→ Brief:
Copy the data word for word, keeping every line.
*****
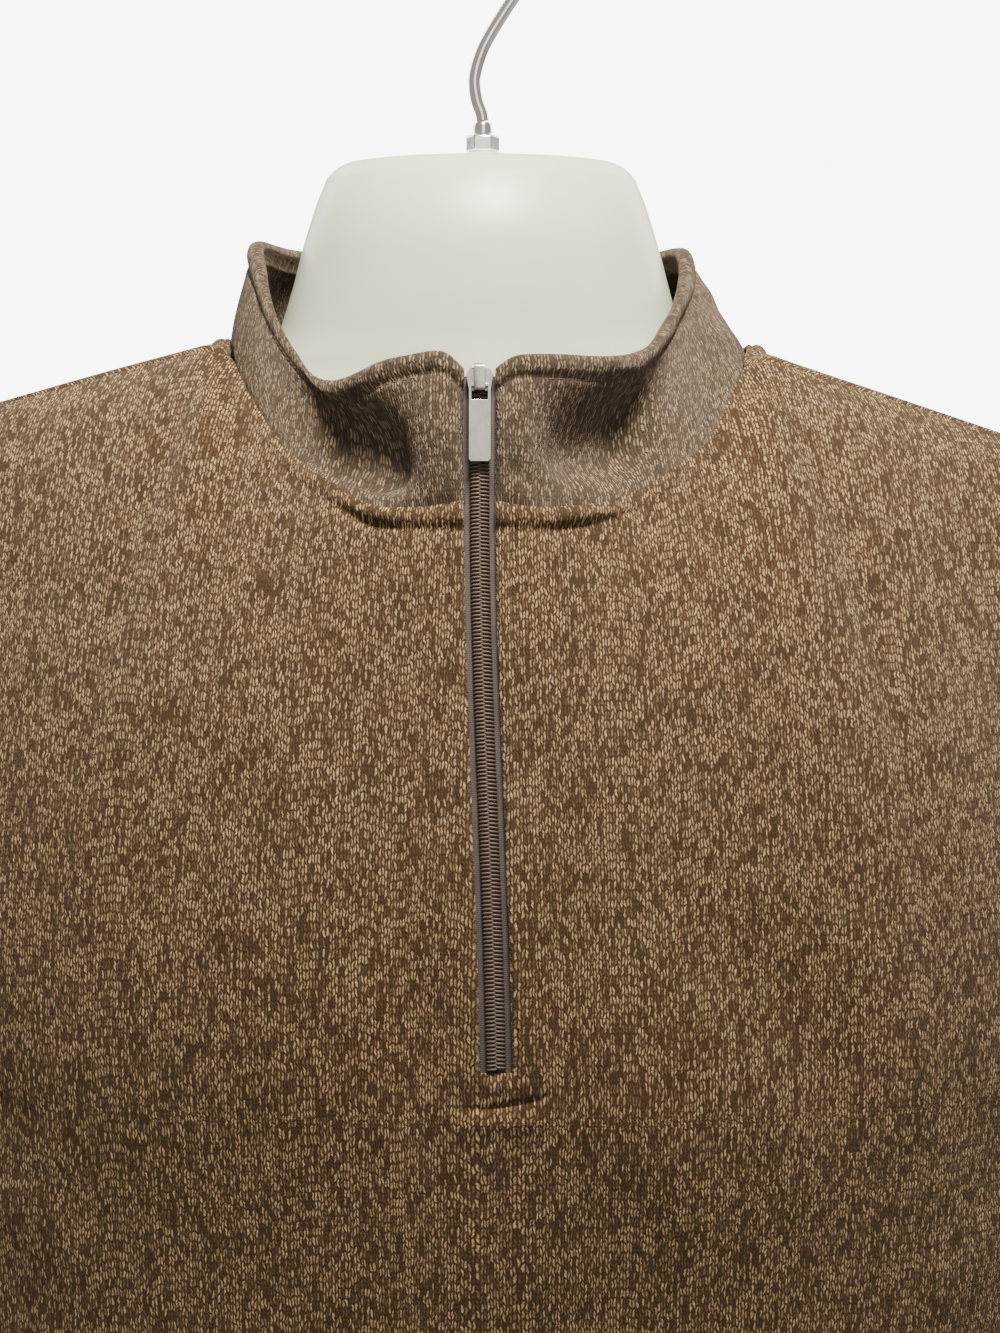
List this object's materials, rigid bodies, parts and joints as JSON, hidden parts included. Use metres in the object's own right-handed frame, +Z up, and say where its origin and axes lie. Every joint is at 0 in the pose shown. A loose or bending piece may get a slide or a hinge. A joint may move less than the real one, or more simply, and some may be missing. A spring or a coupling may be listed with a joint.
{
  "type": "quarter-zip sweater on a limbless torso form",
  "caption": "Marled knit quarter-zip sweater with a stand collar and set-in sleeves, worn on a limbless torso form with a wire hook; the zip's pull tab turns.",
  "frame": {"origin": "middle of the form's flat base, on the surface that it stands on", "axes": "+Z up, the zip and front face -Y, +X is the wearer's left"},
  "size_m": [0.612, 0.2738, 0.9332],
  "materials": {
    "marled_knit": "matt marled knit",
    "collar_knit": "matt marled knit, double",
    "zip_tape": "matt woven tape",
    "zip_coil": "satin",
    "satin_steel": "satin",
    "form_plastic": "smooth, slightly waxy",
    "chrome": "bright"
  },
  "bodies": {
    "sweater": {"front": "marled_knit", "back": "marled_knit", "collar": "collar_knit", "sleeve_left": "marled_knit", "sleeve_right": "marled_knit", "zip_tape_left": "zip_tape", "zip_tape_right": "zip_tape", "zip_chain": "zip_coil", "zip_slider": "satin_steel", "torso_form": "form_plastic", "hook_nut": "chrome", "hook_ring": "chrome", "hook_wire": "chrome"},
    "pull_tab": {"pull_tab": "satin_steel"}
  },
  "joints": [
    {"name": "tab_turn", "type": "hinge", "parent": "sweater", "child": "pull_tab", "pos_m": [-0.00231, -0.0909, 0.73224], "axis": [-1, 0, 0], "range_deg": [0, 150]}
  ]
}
*****
→ Solution to this problem:
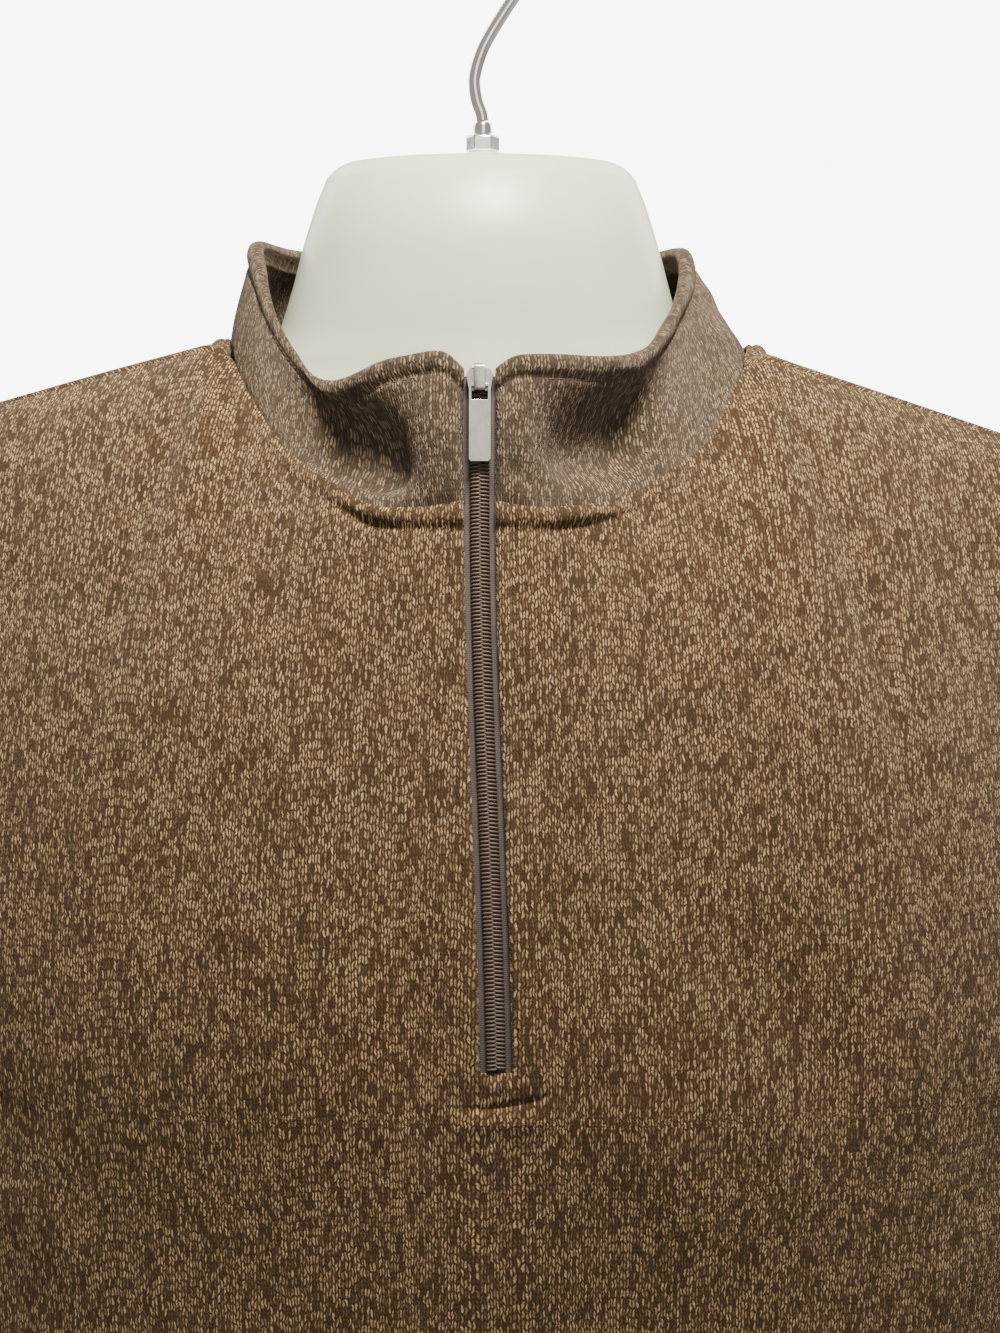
List this object's materials, rigid bodies, parts and joints as JSON, hidden parts included. Use metres in the object's own right-handed frame, +Z up, and say where its origin and axes lie. Every joint is at 0 in the pose shown. A loose or bending piece may get a slide or a hinge. A joint may move less than the real one, or more simply, and some may be missing. A spring or a coupling may be listed with a joint.
{
  "type": "quarter-zip sweater on a limbless torso form",
  "caption": "Marled knit quarter-zip sweater with a stand collar and set-in sleeves, worn on a limbless torso form with a wire hook; the zip's pull tab turns.",
  "frame": {"origin": "middle of the form's flat base, on the surface that it stands on", "axes": "+Z up, the zip and front face -Y, +X is the wearer's left"},
  "size_m": [0.612, 0.2738, 0.9332],
  "materials": {
    "marled_knit": "matt marled knit",
    "collar_knit": "matt marled knit, double",
    "zip_tape": "matt woven tape",
    "zip_coil": "satin",
    "satin_steel": "satin",
    "form_plastic": "smooth, slightly waxy",
    "chrome": "bright"
  },
  "bodies": {
    "sweater": {"front": "marled_knit", "back": "marled_knit", "collar": "collar_knit", "sleeve_left": "marled_knit", "sleeve_right": "marled_knit", "zip_tape_left": "zip_tape", "zip_tape_right": "zip_tape", "zip_chain": "zip_coil", "zip_slider": "satin_steel", "torso_form": "form_plastic", "hook_nut": "chrome", "hook_ring": "chrome", "hook_wire": "chrome"},
    "pull_tab": {"pull_tab": "satin_steel"}
  },
  "joints": [
    {"name": "tab_turn", "type": "hinge", "parent": "sweater", "child": "pull_tab", "pos_m": [-0.00231, -0.0909, 0.73224], "axis": [-1, 0, 0], "range_deg": [0, 150]}
  ]
}